Mechanical property evolution model of cemented tailings-rock backfill considering strengthening and weakening effects

Cemented tailings-rock backfill (CTRB) can simultaneously utilize tailings and waste rocks and ensure engineering security in deep mines. However, its mechanical property evolution under waste rock's influence is still not well understood. This study constructed a novel CTRB mechanical property evolution model with the mass fraction of waste rock and damage coefficient as critical parameters. The laboratory and numerical uniaxial compression tests of cube CTRB specimens with different waste rock contents were conducted to verify the proposed model.

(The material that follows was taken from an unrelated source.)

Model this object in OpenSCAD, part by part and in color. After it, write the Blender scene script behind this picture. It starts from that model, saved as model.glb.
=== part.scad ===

Numerical CTRB models with few initial damages simulated by the discrete element method were used to explore the independent effect of initial damage and the meso-mechanism of mechanical property evolution. Results show that the elastic modulus and compressive strength of CTRB increase first and then decrease with the mass fraction of waste rock increasing under the coupling effect of the strengthening of waste rock and weakening of initial damage. The proposed mechanical property evolution model can well reflect this coupling effect and the independent influence of initial damages. Values of model parameters are all within a reasonable range. The change in the number of contacts in CTRB is the mesoscopic reason for the evolution of its mechanical properties. Increasing the waste rock content will increase the amount of particle-to-block contacts that can enhance the mechanical properties of CTRB but also increase the amount of block-to-block contacts which represent initial damages.